Magnetic influence on phonon frequencies in two-dimensional FeOCl: Insights from spin-phonon coupling

The coupling of phonon with spin in two-dimensional (2D) materials provides valuable insights into anomalous phonon behaviors. However, studies on spin-phonon coupling (SPC) in antiferromagnetic (AFM) materials are still in their preliminary stages. In this work, based on the first-principles calculations, we investigate the influence of spin ordering on phonon properties in 2D FeOCl, considering both ferromagnetic and four AFM configurations. Results based on the Raman scattering calculations and second-order SPC analysis demonstrate a strong magnetic dependence in phonon behaviors, which has a maximum frequency shift of 7.40 cm(-1).

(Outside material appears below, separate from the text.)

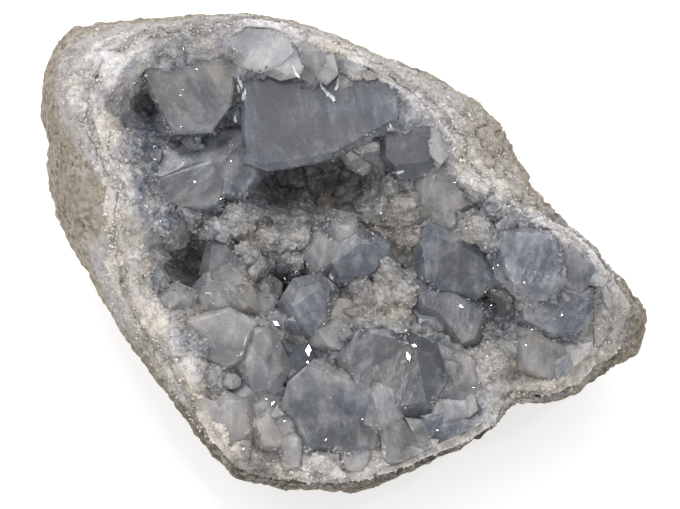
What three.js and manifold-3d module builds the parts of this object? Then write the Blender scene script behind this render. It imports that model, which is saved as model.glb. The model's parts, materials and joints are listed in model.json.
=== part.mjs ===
// A celestite geode: half of a limestone nodule, broken open, with a vug lined by blue-grey crystals.
// Units are millimetres. Shapes are written in the face frame, which looks straight at the broken face:
// x to the right, y up the face, z out of it. The nodule lies on its back on a small flat spot, so the
// face looks up and a little to the front of the part's own frame, whose z = 0 is what it lies on.
//
// Two solids: the stone, a thick-walled bowl, and the crystal crust that lines it, a bed of fine
// crystals with the large ones grown together through it.

import * as THREE from "three";
import { LoftGeometry } from "three/addons/geometries/LoftGeometry.js";
import { mergeVertices } from "three/addons/utils/BufferGeometryUtils.js";
import Module from "manifold-3d";

// How the nodule lies: how far its face leans to the front, and the face frame's place.
const FACE_TILT = 20; // degrees
const FACE_ORIGIN = new THREE.Vector3(-0.25, -7.3, 63);
const UNDERSIDE = [400, 400, 40]; // the block that is taken off under the flat spot

// The edge of the nodule, anticlockwise from its right tip. Each row holds the girth, where the outside
// is widest (x, y, z), how far the rim's crest lies in from it, and the crest's own z.
const EDGE = [
  [76.8, -17.5, -24, 9, -13],
  [74, -11.5, -23, 7.5, -12],
  [68.3, -4.5, -21, 5.5, -10],
  [61.8, 3, -19, 5, -8],
  [53.3, 10.5, -18, 8, -7],
  [47.5, 18, -17, 12, -6],
  [42.3, 25.5, -16, 13, -5],
  [38.5, 33, -15, 12, -4],
  [30, 40.5, -14, 10, -3],
  [14.3, 48, -13, 6, -2],
  [-5, 55.5, -12, 4, 0],
  [-20, 59.5, -12, 4, 1],
  [-36, 59.5, -13, 5, 2],
  [-53.3, 58.5, -15, 8, 3],
  [-68.5, 55.5, -19, 14, 4],
  [-74.8, 47.5, -23, 16, 5],
  [-76.3, 36.8, -26, 17, 6],
  [-74.8, 25.5, -28, 19, 6],
  [-74, 16.8, -29, 21, 5],
  [-71.5, 6.8, -29, 17, 4],
  [-65.3, -4.5, -27, 12, 2],
  [-58.8, -15.8, -24, 9, 0],
  [-51.3, -27, -21, 8, -2],
  [-42.8, -38.3, -18, 7, -4],
  [-34.3, -49.5, -16, 6, -5],
  [-26.3, -57, -15, 4, -6],
  [-10.8, -60, -15, 3.5, -7],
  [5.5, -59.8, -15, 3.5, -8],
  [22, -53, -16, 3.5, -9],
  [36.3, -45.8, -18, 3.5, -10],
  [43.8, -38.3, -20, 4, -12],
  [56, -37.3, -22, 5, -14],
  [66, -30.8, -24, 7, -14],
  [74.2, -25.5, -25, 9, -14],
];
const BACK = new THREE.Vector3(-8, 30, -70); // the middle of the back
const FLOOR = new THREE.Vector3(-9, 8, -42); // the deepest place of the stone's hollow
const MIDDLE = new THREE.Vector3(-9, 8, 0); // of the hollow's mouth
const BACK_STEPS = [0, 10, 23, 36, 50, 64, 78]; // degrees from the back to the girth
const RIM_STEPS = [0, 30, 60, 90]; // degrees over the rim, from the girth to the crest
const WALL_STEPS = [18, 36, 54, 72, 90]; // degrees down the hollow's wall, from the crest to the floor
const BACK_FULLNESS = 0.9; // below 1, a shape is fuller than an ellipse
const WALL_FULLNESS = 0.8;
const COLUMNS = 56;
const HEART = new THREE.Vector3(0, 0, -20); // the place that the outside's lumps stand out from

// Lumps and dents of the outside: their lengths along x, y and z over 2 pi, and their height.
const LUMPS = [
  [15, 12, 13, 2.4],
  [9, 8, 10, 1.6],
  [4.1, 4.7, 3.9, 0.8],
];
const LUMPS_FADE = 30; // degrees before the girth over which they die away

// The crust: the gap that parts it from the stone, and its bed of fine crystals.
const GAP = 0.6; // measured towards the hollow's middle, so it is narrower across the slanting wall
const ABOVE = 40; // how far the crust may stand out of the hollow
const BED_EDGE_IN = 0.8;
const BED_EDGE_UP = 0.9;
const BED_FLOOR = new THREE.Vector3(-9, 8, -25);
const BED_STEPS = [0, 11, 22, 33, 44, 55, 66, 77, 90];
const BED_ROUGH = 2.4; // how unevenly its corners stand
const BED_FADE = 20; // degrees from its edge over which the unevenness grows
const BED_CALM = 45; // degrees before its middle over which the unevenness dies away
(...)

Such a shift is considerably large when compared to other 2D materials such as graphene and MoS2, which are typically around 3-5 cm(-1). We also analyze the frequency difference between neighboring Ag Raman peaks for different magnetic configurations, which shows a distinct change of about 18.8 cm(-1). Furthermore, we explore the relationship between the frequency of Raman peaks and magnetic exchange interactions under uniaxial strains. Within the strain range from -3% to 3%, an increment in strain leads to a decrement in both phonon frequency and magnetic exchange interactions. Our findings contribute to a deeper understanding of SPC in 2D FeOCl, and establish a solid theoretical foundation for further exploration in spintronics.